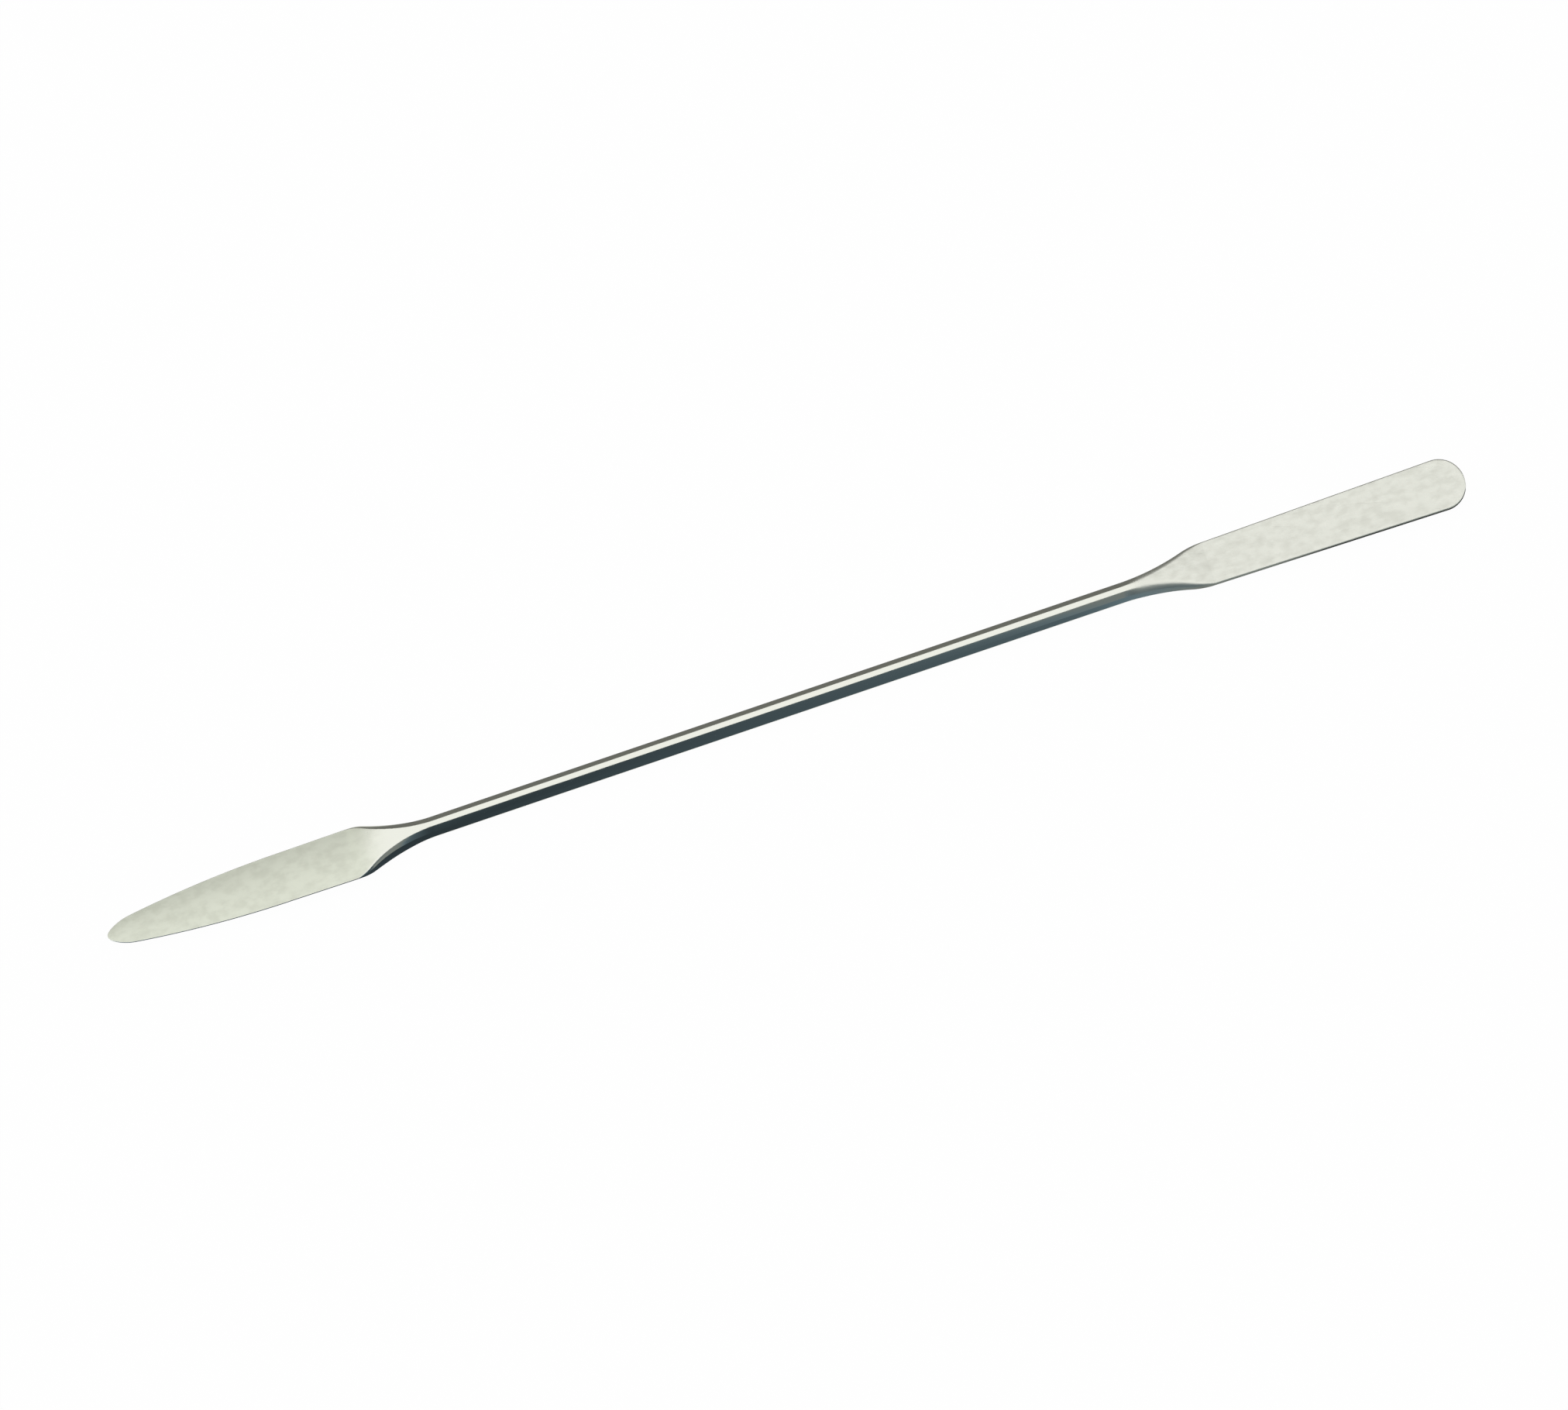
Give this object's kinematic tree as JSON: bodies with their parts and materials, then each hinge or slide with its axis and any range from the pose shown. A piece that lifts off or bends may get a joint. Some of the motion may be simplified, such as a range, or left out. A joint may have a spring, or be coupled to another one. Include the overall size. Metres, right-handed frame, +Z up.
{
  "type": "lab spatula",
  "caption": "Double-ended laboratory spatula forged from one round steel rod, with a flat round-ended blade at one end and a thin, slightly crowned lance blade at the other.",
  "frame": {"origin": "midway between the two ends, on the surface that the shank's underside rests on", "axes": "+X along the spatula towards the round end, +Y across the blades, +Z up and square to the round blade's flat faces"},
  "size_m": [0.21, 0.0088, 0.003],
  "materials": {
    "stainless_steel": "polished shank, satin blade faces"
  },
  "bodies": {
    "root": {"spatula": "stainless_steel"}
  },
  "joints": []
}
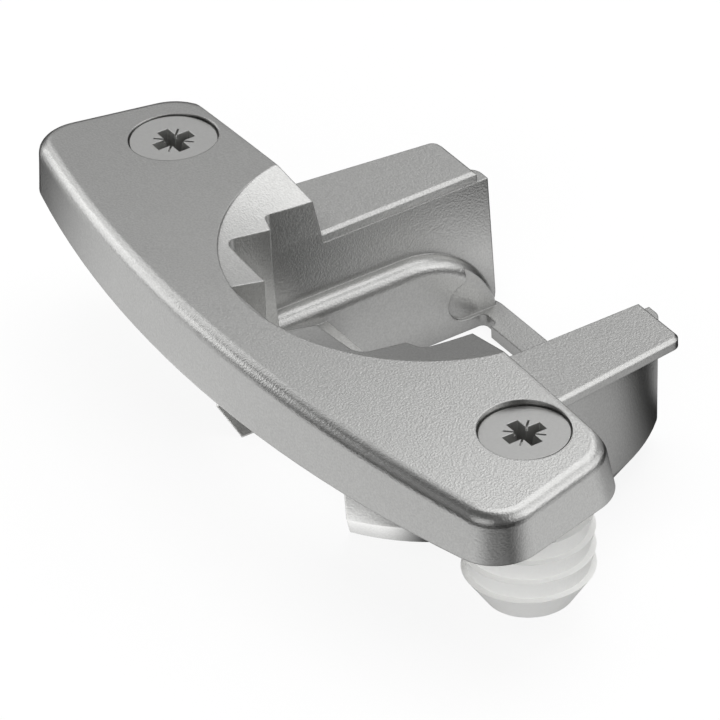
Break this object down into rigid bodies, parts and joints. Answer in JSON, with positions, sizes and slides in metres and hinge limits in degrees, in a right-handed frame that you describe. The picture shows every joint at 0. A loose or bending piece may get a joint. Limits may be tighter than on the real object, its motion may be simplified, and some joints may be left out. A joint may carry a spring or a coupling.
{
  "type": "hinge cup",
  "caption": "Door-side cup of a concealed cabinet hinge: a cast D-shaped flange over an open drum, with ribbed press-in dowels under countersunk screws.",
  "frame": {"origin": "axis of the drilled cup hole, on the door's face", "axes": "+Z away from the door, X along the two screws, +Y towards the door's edge and the hinge arm"},
  "size_m": [0.064, 0.033, 0.0174],
  "materials": {
    "cast_zinc": "fine blasted die-cast zinc, nickel plated",
    "screw_steel": "satin plated steel",
    "dowel_plastic": "pale grey nylon"
  },
  "bodies": {
    "root": {"hinge_cup": "cast_zinc", "screw_left": "screw_steel", "screw_right": "screw_steel", "dowel_left": "dowel_plastic", "dowel_right": "dowel_plastic"}
  },
  "joints": []
}
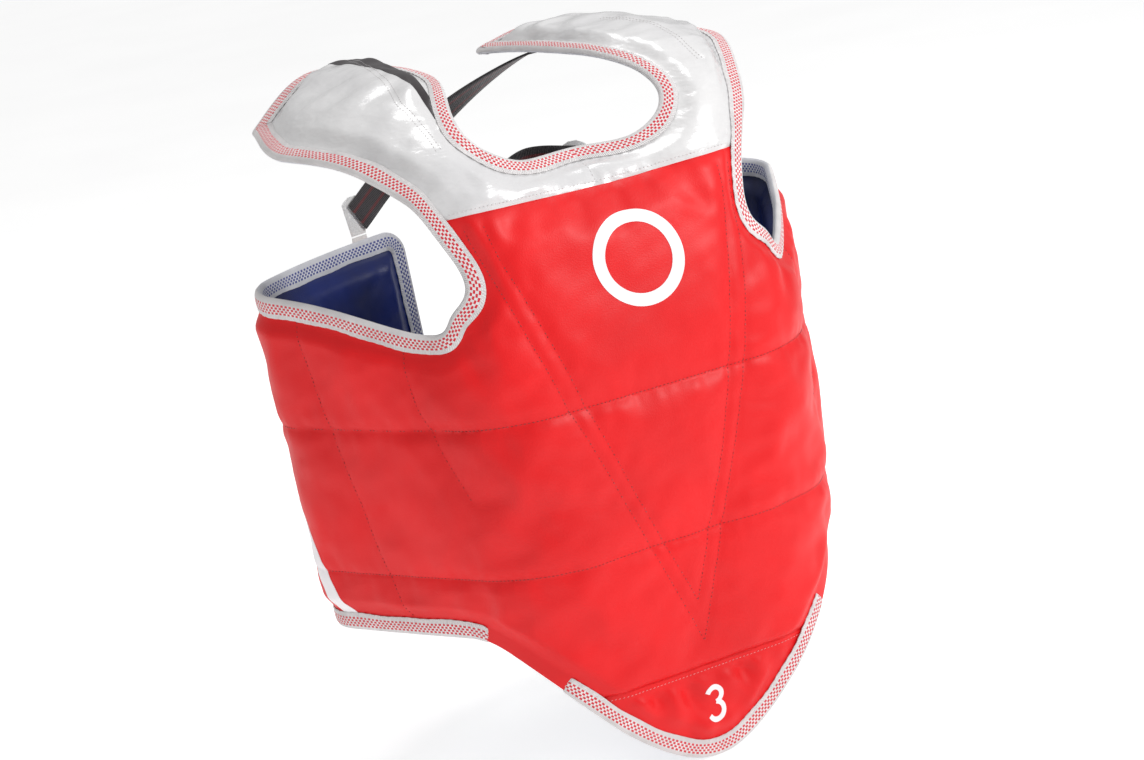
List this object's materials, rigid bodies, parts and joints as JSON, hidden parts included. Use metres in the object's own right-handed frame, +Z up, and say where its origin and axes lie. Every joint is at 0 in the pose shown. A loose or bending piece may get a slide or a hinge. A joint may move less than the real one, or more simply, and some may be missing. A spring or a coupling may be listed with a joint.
{
  "type": "martial arts trunk protector",
  "caption": "Padded wrap-round trunk protector with shoulder flaps, fold-open side wings, crossing elastic back straps and a swinging bottom flap.",
  "frame": {"origin": "middle of the flat inner chest face, where the wearer's breastbone rests", "axes": "+Z up, the wearer faces -Y (the chest's outside faces -Y), +X is the wearer's left"},
  "size_m": [0.4856, 0.3267, 0.5755],
  "materials": {
    "red_vinyl": "smooth coated fabric, soft gloss",
    "navy_vinyl": "smooth coated fabric, soft gloss",
    "white_vinyl": "glossy coated fabric",
    "foam": "closed-cell foam",
    "tape": "woven white tape with small coloured checks",
    "elastic": "ribbed woven elastic",
    "hook_tape": "hook and loop tape"
  },
  "bodies": {
    "torso": {"chest_cover": "red_vinyl", "chest_lining": "navy_vinyl", "chest_foam_lower": "foam", "chest_foam_middle": "foam", "chest_foam_upper": "foam", "right_corner_foam_lower": "foam", "right_corner_foam_middle": "foam", "right_corner_foam_upper": "foam", "left_corner_foam_lower": "foam", "left_corner_foam_middle": "foam", "left_corner_foam_upper": "foam", "yoke_cover": "white_vinyl", "yoke_lining": "white_vinyl", "yoke_foam": "foam", "neckline_binding": "tape", "right_armhole_binding": "tape", "right_hem_binding": "tape", "left_armhole_binding": "tape", "left_hem_binding": "tape"},
    "right_wing": {"right_wing_cover": "red_vinyl", "right_wing_lining": "navy_vinyl", "right_flank_foam": "foam", "right_back_corner_foam": "foam", "right_back_foam": "foam", "right_wing_binding": "tape", "right_tab_base": "hook_tape", "waist_loop_patch": "elastic"},
    "left_wing": {"left_wing_cover": "red_vinyl", "left_wing_lining": "navy_vinyl", "left_flank_foam": "foam", "left_back_corner_foam": "foam", "left_back_foam": "foam", "left_wing_binding": "tape", "left_tab_base": "hook_tape"},
    "right_shoulder": {"right_shoulder_cover": "white_vinyl", "right_shoulder_lining": "white_vinyl", "right_shoulder_foam": "foam", "right_shoulder_binding": "tape"},
    "left_shoulder": {"left_shoulder_cover": "white_vinyl", "left_shoulder_lining": "white_vinyl", "left_shoulder_foam": "foam", "left_shoulder_binding": "tape"},
    "bottom_flap": {"bottom_flap_cover": "red_vinyl", "bottom_flap_lining": "navy_vinyl", "bottom_flap_foam": "foam", "bottom_flap_binding": "tape"},
    "right_strap": {"right_back_strap": "elastic"},
    "left_strap": {"left_back_strap": "elastic"},
    "right_tab": {"right_tab": "hook_tape"},
    "left_tab": {"left_tab": "hook_tape"},
    "waist_strap": {"waist_strap": "elastic", "waist_hook_patch": "hook_tape"}
  },
  "joints": [
    {"name": "right_wing_fold", "type": "hinge", "parent": "torso", "child": "right_wing", "pos_m": [-0.1604, 0.0297, -0.025], "axis": [-0.0217, 0.0067, 0.9997], "range_deg": [0, 65], "stiffness_Nm_per_rad": 0.6},
    {"name": "left_wing_fold", "type": "hinge", "parent": "torso", "child": "left_wing", "pos_m": [0.1604, 0.0297, -0.025], "axis": [-0.0217, -0.0067, -0.9997], "range_deg": [0, 65], "stiffness_Nm_per_rad": 0.6},
    {"name": "right_shoulder_fold", "type": "hinge", "parent": "torso", "child": "right_shoulder", "pos_m": [-0.09, 0.0694, 0.3231], "axis": [1, 0, 0], "range_deg": [0, 80], "stiffness_Nm_per_rad": 0.8},
    {"name": "left_shoulder_fold", "type": "hinge", "parent": "torso", "child": "left_shoulder", "pos_m": [0.1, 0.0694, 0.3231], "axis": [1, 0, 0], "range_deg": [0, 80], "stiffness_Nm_per_rad": 0.8},
    {"name": "bottom_flap_swing", "type": "hinge", "parent": "torso", "child": "bottom_flap", "pos_m": [0, -0.0115, -0.1308], "axis": [1, 0, 0], "range_deg": [-45, 20], "stiffness_Nm_per_rad": 0.3},
    {"name": "right_strap_swing", "type": "hinge", "parent": "right_shoulder", "child": "right_strap", "pos_m": [-0.115, 0.236, 0.344], "axis": [1, 0, 0], "range_deg": [-80, 0], "stiffness_Nm_per_rad": 0.05},
    {"name": "left_strap_swing", "type": "hinge", "parent": "left_shoulder", "child": "left_strap", "pos_m": [0.085, 0.236, 0.344], "axis": [1, 0, 0], "range_deg": [-80, 0], "stiffness_Nm_per_rad": 0.05},
    {"name": "right_tab_peel", "type": "hinge", "parent": "right_wing", "child": "right_tab", "pos_m": [-0.1057, 0.2895, 0.2179], "axis": [-0.9405, -0.3397, 0], "range_deg": [0, 80], "stiffness_Nm_per_rad": 0.02},
    {"name": "left_tab_peel", "type": "hinge", "parent": "left_wing", "child": "left_tab", "pos_m": [0.1057, 0.2895, 0.2179], "axis": [-0.9405, 0.3397, 0], "range_deg": [0, 80], "stiffness_Nm_per_rad": 0.02},
    {"name": "waist_strap_swing", "type": "hinge", "parent": "left_wing", "child": "waist_strap", "pos_m": [0.092, 0.2861, -0.0001], "axis": [0, 0, -1], "range_deg": [0, 95], "stiffness_Nm_per_rad": 0.03}
  ],
  "couplings": [
    {"joint": "left_shoulder_fold", "follows": "right_shoulder_fold", "ratio": 1},
    {"joint": "right_strap_swing", "follows": "right_shoulder_fold", "ratio": -1},
    {"joint": "left_strap_swing", "follows": "right_shoulder_fold", "ratio": -1},
    {"joint": "waist_strap_swing", "follows": "right_wing_fold", "ratio": 1.4}
  ]
}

# Work instructions:
Each record must be quoted in full and exactly. Do not include the pictures.

# Result of this task:
Give this object's kinematic tree as JSON: bodies with their parts and materials, then each hinge or slide with its axis and any range from the pose shown. A piece that lifts off or bends may get a joint. Some of the motion may be simplified, such as a range, or left out. A joint may have a spring, or be coupled to another one. Include the overall size. Metres, right-handed frame, +Z up.
{
  "type": "lab spatula",
  "caption": "Double-ended laboratory spatula forged from one round steel rod, with a flat round-ended blade at one end and a thin, slightly crowned lance blade at the other.",
  "frame": {"origin": "midway between the two ends, on the surface that the shank's underside rests on", "axes": "+X along the spatula towards the round end, +Y across the blades, +Z up and square to the round blade's flat faces"},
  "size_m": [0.21, 0.0088, 0.003],
  "materials": {
    "stainless_steel": "polished shank, satin blade faces"
  },
  "bodies": {
    "root": {"spatula": "stainless_steel"}
  },
  "joints": []
}
Break this object down into rigid bodies, parts and joints. Answer in JSON, with positions, sizes and slides in metres and hinge limits in degrees, in a right-handed frame that you describe. The picture shows every joint at 0. A loose or bending piece may get a joint. Limits may be tighter than on the real object, its motion may be simplified, and some joints may be left out. A joint may carry a spring or a coupling.
{
  "type": "hinge cup",
  "caption": "Door-side cup of a concealed cabinet hinge: a cast D-shaped flange over an open drum, with ribbed press-in dowels under countersunk screws.",
  "frame": {"origin": "axis of the drilled cup hole, on the door's face", "axes": "+Z away from the door, X along the two screws, +Y towards the door's edge and the hinge arm"},
  "size_m": [0.064, 0.033, 0.0174],
  "materials": {
    "cast_zinc": "fine blasted die-cast zinc, nickel plated",
    "screw_steel": "satin plated steel",
    "dowel_plastic": "pale grey nylon"
  },
  "bodies": {
    "root": {"hinge_cup": "cast_zinc", "screw_left": "screw_steel", "screw_right": "screw_steel", "dowel_left": "dowel_plastic", "dowel_right": "dowel_plastic"}
  },
  "joints": []
}
List this object's materials, rigid bodies, parts and joints as JSON, hidden parts included. Use metres in the object's own right-handed frame, +Z up, and say where its origin and axes lie. Every joint is at 0 in the pose shown. A loose or bending piece may get a slide or a hinge. A joint may move less than the real one, or more simply, and some may be missing. A spring or a coupling may be listed with a joint.
{
  "type": "martial arts trunk protector",
  "caption": "Padded wrap-round trunk protector with shoulder flaps, fold-open side wings, crossing elastic back straps and a swinging bottom flap.",
  "frame": {"origin": "middle of the flat inner chest face, where the wearer's breastbone rests", "axes": "+Z up, the wearer faces -Y (the chest's outside faces -Y), +X is the wearer's left"},
  "size_m": [0.4856, 0.3267, 0.5755],
  "materials": {
    "red_vinyl": "smooth coated fabric, soft gloss",
    "navy_vinyl": "smooth coated fabric, soft gloss",
    "white_vinyl": "glossy coated fabric",
    "foam": "closed-cell foam",
    "tape": "woven white tape with small coloured checks",
    "elastic": "ribbed woven elastic",
    "hook_tape": "hook and loop tape"
  },
  "bodies": {
    "torso": {"chest_cover": "red_vinyl", "chest_lining": "navy_vinyl", "chest_foam_lower": "foam", "chest_foam_middle": "foam", "chest_foam_upper": "foam", "right_corner_foam_lower": "foam", "right_corner_foam_middle": "foam", "right_corner_foam_upper": "foam", "left_corner_foam_lower": "foam", "left_corner_foam_middle": "foam", "left_corner_foam_upper": "foam", "yoke_cover": "white_vinyl", "yoke_lining": "white_vinyl", "yoke_foam": "foam", "neckline_binding": "tape", "right_armhole_binding": "tape", "right_hem_binding": "tape", "left_armhole_binding": "tape", "left_hem_binding": "tape"},
    "right_wing": {"right_wing_cover": "red_vinyl", "right_wing_lining": "navy_vinyl", "right_flank_foam": "foam", "right_back_corner_foam": "foam", "right_back_foam": "foam", "right_wing_binding": "tape", "right_tab_base": "hook_tape", "waist_loop_patch": "elastic"},
    "left_wing": {"left_wing_cover": "red_vinyl", "left_wing_lining": "navy_vinyl", "left_flank_foam": "foam", "left_back_corner_foam": "foam", "left_back_foam": "foam", "left_wing_binding": "tape", "left_tab_base": "hook_tape"},
    "right_shoulder": {"right_shoulder_cover": "white_vinyl", "right_shoulder_lining": "white_vinyl", "right_shoulder_foam": "foam", "right_shoulder_binding": "tape"},
    "left_shoulder": {"left_shoulder_cover": "white_vinyl", "left_shoulder_lining": "white_vinyl", "left_shoulder_foam": "foam", "left_shoulder_binding": "tape"},
    "bottom_flap": {"bottom_flap_cover": "red_vinyl", "bottom_flap_lining": "navy_vinyl", "bottom_flap_foam": "foam", "bottom_flap_binding": "tape"},
    "right_strap": {"right_back_strap": "elastic"},
    "left_strap": {"left_back_strap": "elastic"},
    "right_tab": {"right_tab": "hook_tape"},
    "left_tab": {"left_tab": "hook_tape"},
    "waist_strap": {"waist_strap": "elastic", "waist_hook_patch": "hook_tape"}
  },
  "joints": [
    {"name": "right_wing_fold", "type": "hinge", "parent": "torso", "child": "right_wing", "pos_m": [-0.1604, 0.0297, -0.025], "axis": [-0.0217, 0.0067, 0.9997], "range_deg": [0, 65], "stiffness_Nm_per_rad": 0.6},
    {"name": "left_wing_fold", "type": "hinge", "parent": "torso", "child": "left_wing", "pos_m": [0.1604, 0.0297, -0.025], "axis": [-0.0217, -0.0067, -0.9997], "range_deg": [0, 65], "stiffness_Nm_per_rad": 0.6},
    {"name": "right_shoulder_fold", "type": "hinge", "parent": "torso", "child": "right_shoulder", "pos_m": [-0.09, 0.0694, 0.3231], "axis": [1, 0, 0], "range_deg": [0, 80], "stiffness_Nm_per_rad": 0.8},
    {"name": "left_shoulder_fold", "type": "hinge", "parent": "torso", "child": "left_shoulder", "pos_m": [0.1, 0.0694, 0.3231], "axis": [1, 0, 0], "range_deg": [0, 80], "stiffness_Nm_per_rad": 0.8},
    {"name": "bottom_flap_swing", "type": "hinge", "parent": "torso", "child": "bottom_flap", "pos_m": [0, -0.0115, -0.1308], "axis": [1, 0, 0], "range_deg": [-45, 20], "stiffness_Nm_per_rad": 0.3},
    {"name": "right_strap_swing", "type": "hinge", "parent": "right_shoulder", "child": "right_strap", "pos_m": [-0.115, 0.236, 0.344], "axis": [1, 0, 0], "range_deg": [-80, 0], "stiffness_Nm_per_rad": 0.05},
    {"name": "left_strap_swing", "type": "hinge", "parent": "left_shoulder", "child": "left_strap", "pos_m": [0.085, 0.236, 0.344], "axis": [1, 0, 0], "range_deg": [-80, 0], "stiffness_Nm_per_rad": 0.05},
    {"name": "right_tab_peel", "type": "hinge", "parent": "right_wing", "child": "right_tab", "pos_m": [-0.1057, 0.2895, 0.2179], "axis": [-0.9405, -0.3397, 0], "range_deg": [0, 80], "stiffness_Nm_per_rad": 0.02},
    {"name": "left_tab_peel", "type": "hinge", "parent": "left_wing", "child": "left_tab", "pos_m": [0.1057, 0.2895, 0.2179], "axis": [-0.9405, 0.3397, 0], "range_deg": [0, 80], "stiffness_Nm_per_rad": 0.02},
    {"name": "waist_strap_swing", "type": "hinge", "parent": "left_wing", "child": "waist_strap", "pos_m": [0.092, 0.2861, -0.0001], "axis": [0, 0, -1], "range_deg": [0, 95], "stiffness_Nm_per_rad": 0.03}
  ],
  "couplings": [
    {"joint": "left_shoulder_fold", "follows": "right_shoulder_fold", "ratio": 1},
    {"joint": "right_strap_swing", "follows": "right_shoulder_fold", "ratio": -1},
    {"joint": "left_strap_swing", "follows": "right_shoulder_fold", "ratio": -1},
    {"joint": "waist_strap_swing", "follows": "right_wing_fold", "ratio": 1.4}
  ]
}